Madame Gandhi’s New Single Celebrates Self Expression, Criticizes Suppression

  • Shot in India, “Waiting for Me,” is conceptualized and produced by an all-female team

In her new song, “Waiting for Me,” Indian American singer, producer and activist, Kiran Gandhi, popularly known as Madame Gandhi, calls on listeners to examine how capitalism and oppression serve to keep us compliant while suppressing dialogue and critical thinking. 

Directed by Misha Ghosh, “Waiting for Me” marks Gandhi’s first-ever video shot in India, as well as her partnership with Sony Music Masterworks.

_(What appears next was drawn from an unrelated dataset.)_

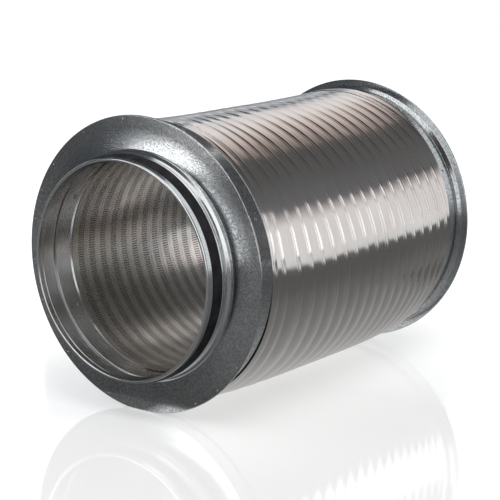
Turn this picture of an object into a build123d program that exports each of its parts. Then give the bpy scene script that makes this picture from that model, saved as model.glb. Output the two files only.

The song is part of her upcoming short-form album, “Vibrations,” and was conceptualized and produced by an all-female team and features queer, trans, female and gender non-conforming cast members. 

The cast includes, among others, queer activist and artist Priyanka Pauly, the trans activist Shanthi Muniswamy, and Angel Georgina Konthoujam, an activist who represents the Meitei people of Manipur.

The music video begins with a class of 10 girls in dull grey school uniforms marching robotically up, down and within the dull grey concrete of a building under construction. Halfway through the video, they walk out of their rigid and structured existence and into a forest.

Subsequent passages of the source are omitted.